Well, as I understand it, it's as follows: (i) There's abundant genetic evidence that all American Indians are descended from a group that was in Eastern Siberia circa the Clovis migration, and no evidence of any descent from any earlier groups. (ii) There are Clovis and Folsom points everywhere, so they spread quickly over the entire hemisphere, and it's not clear why a pre-Clovis culture wouldn't have spread equally quickly. What I find particularly odd is that it seems many of the South American Clovis-descended groups have been isolated since they settled the area, so why were there no pre-Clovis refugia in the Amazon? (iii) A perfect archaeological site would have several layers that indicate settlement over a long period of time or at different periods, and the evidence that pre-Clovis sites were continuously settled is always much more dubious (like, bits of charcoal) than the dating of the stone tool. (iv) To get from Siberia to Oregon on foot, you need Beringia above water and the Mackenzie pass open, but because the pass opens during interglacial periods and the Bering Straits disappear during glacial periods the pre-Clovis timing is tricky. You could also sail from Siberia to Oregon, and this would explain why there is so little evidence of a wave of pre-Clovis migration spreading out, but there is absolutely no evidence for this (and there isn't even direct evidence that any humans had boats before 8000bc). (v) People are always proposing even wackier ideas than the boats for how the pre-Clovis people got there, like European settlers or migration circa 50,000 bc, for which the evidence is much worse than the pre-Clovis sites themselves.

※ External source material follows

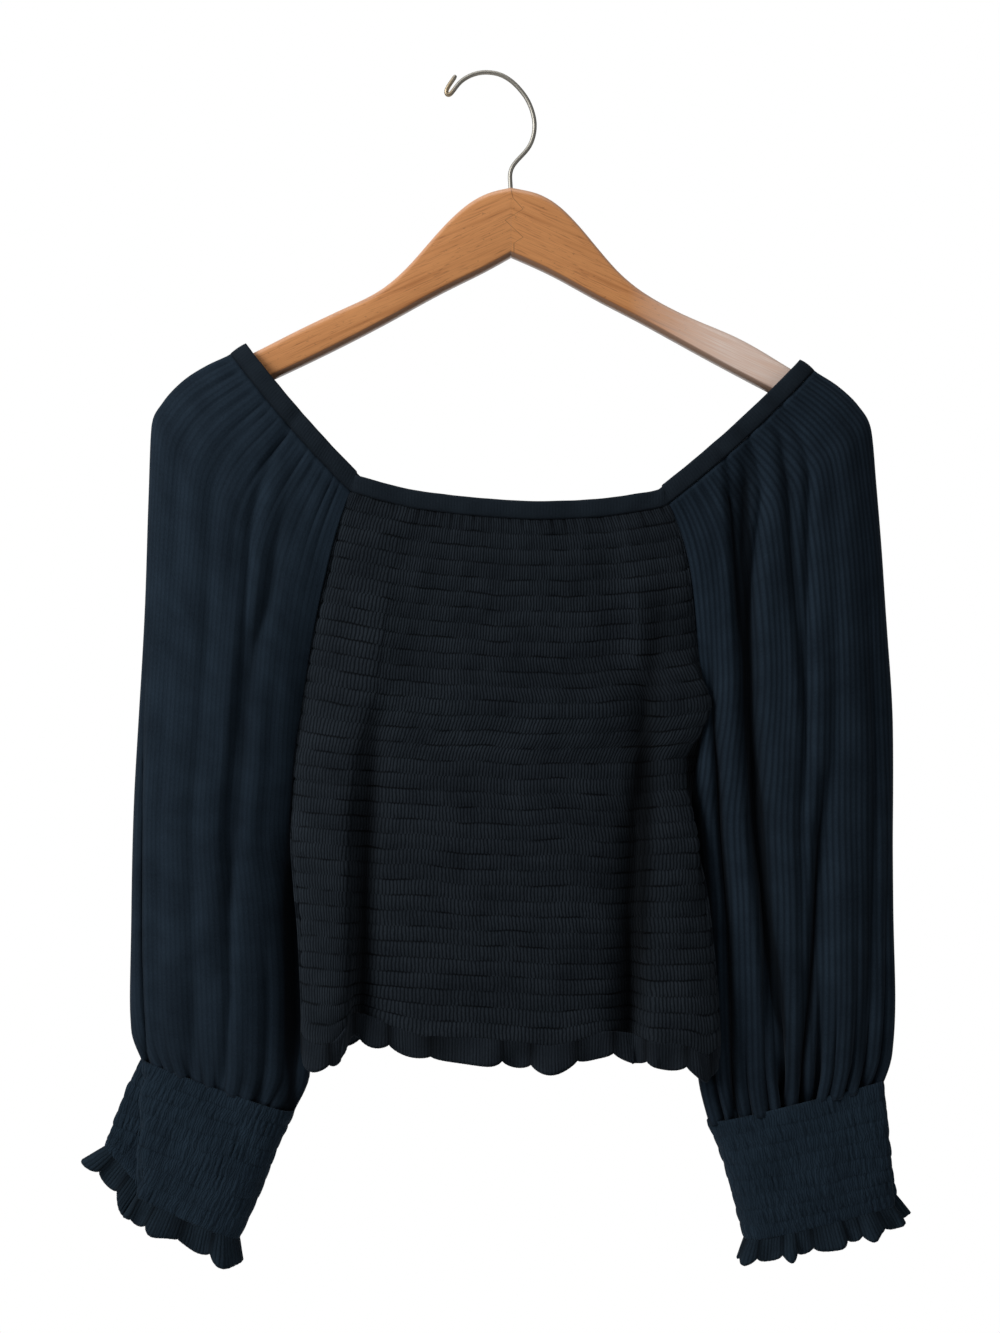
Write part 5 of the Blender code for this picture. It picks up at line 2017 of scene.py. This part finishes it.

Maybe you're an archaeologist or something and know all this but find the specific conclusions of people in your field irritating and obstinate... but if you only have a passing familiarity with the issue, the answer is the problems with the pre-Clovis theory are serious. Can you discard the possibility that there is some sort of error with the datings before archaeologists settle on firm answers to those questions?